The return of investors to the market was delayed due to several reasons. Investor confidence had been eroded significantly; not just by the state of the global economy but also by the shock of seeing share portfolio’s halve in value and the prophets of doom and gloom suggesting property values were likely to do the same. With Australian property values proving to be very resilient, and, in fact showing modest increases since the start of the new year, investor confidence is likely to have improved markedly.

Investors are also likely to be waiting for first home buyer activity to start winding back before moving back into the market en masse. There is a considerable overlap between investor and first home buyer buying preferences, with both segments often targeting similar properties. Investors are likely to shy away from such competition. As the deadline approaches for the wind back of the First Home Buyers Boost (the boost will be halved on September 1st and removed entirely on January 1st) investor numbers are likely to gather further momentum.

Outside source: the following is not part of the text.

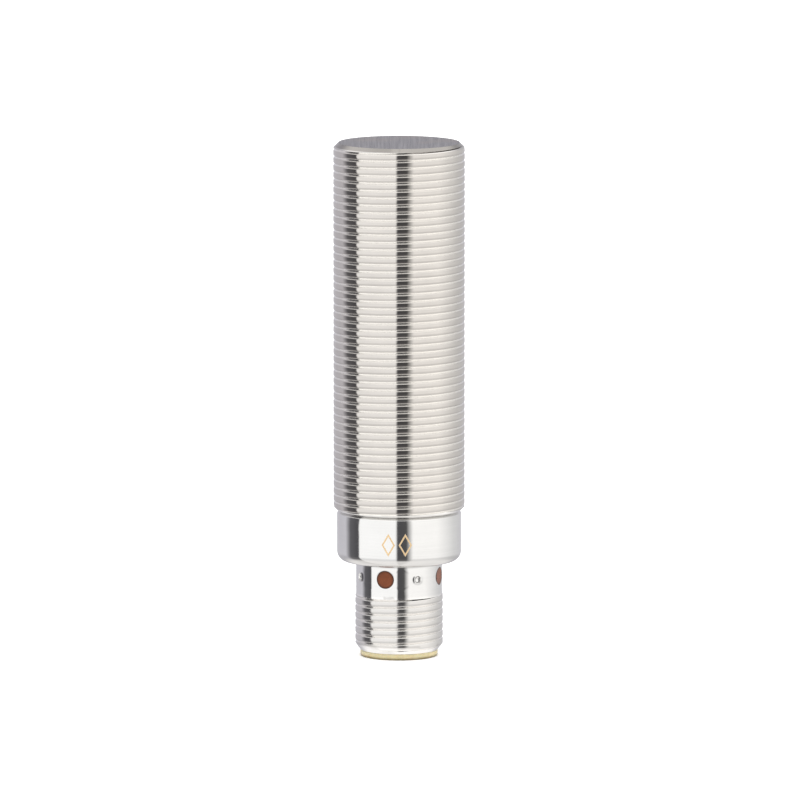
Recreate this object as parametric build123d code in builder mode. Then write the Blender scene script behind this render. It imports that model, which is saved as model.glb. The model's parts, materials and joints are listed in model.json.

In terms of the peak investment timing, investors who are prepared to buy now are likely to be buying into the market at a very attractive time. Rental rates have increased by 34 percent over the last three years and now appear to be peaking. Securing a rental lease at peak rental rates has obvious benefits for an investor with regards to cash flow.

Graph: Rental rates and yields

The rise in rental rates, together with overall flat property prices over the last year has resulted in solid gross rental yield improvements. Nationally, houses are now returning a gross rental yield of 4.5 percent and units are returning 5.3 percent. Darwin is providing the best gross yields at 6.4 percent and 6.1 percent for houses and units respectively.
 

Table: Gross rental yields, Australian mainland capitals

Additionally, for those investors who are targeting properties priced over $500,000, competition in the market is comparatively light. Some of the most popular investment regions are likely to be found closer to the city, within the inner and middle rings of the capital cities where first home buyers are generally priced out of the market.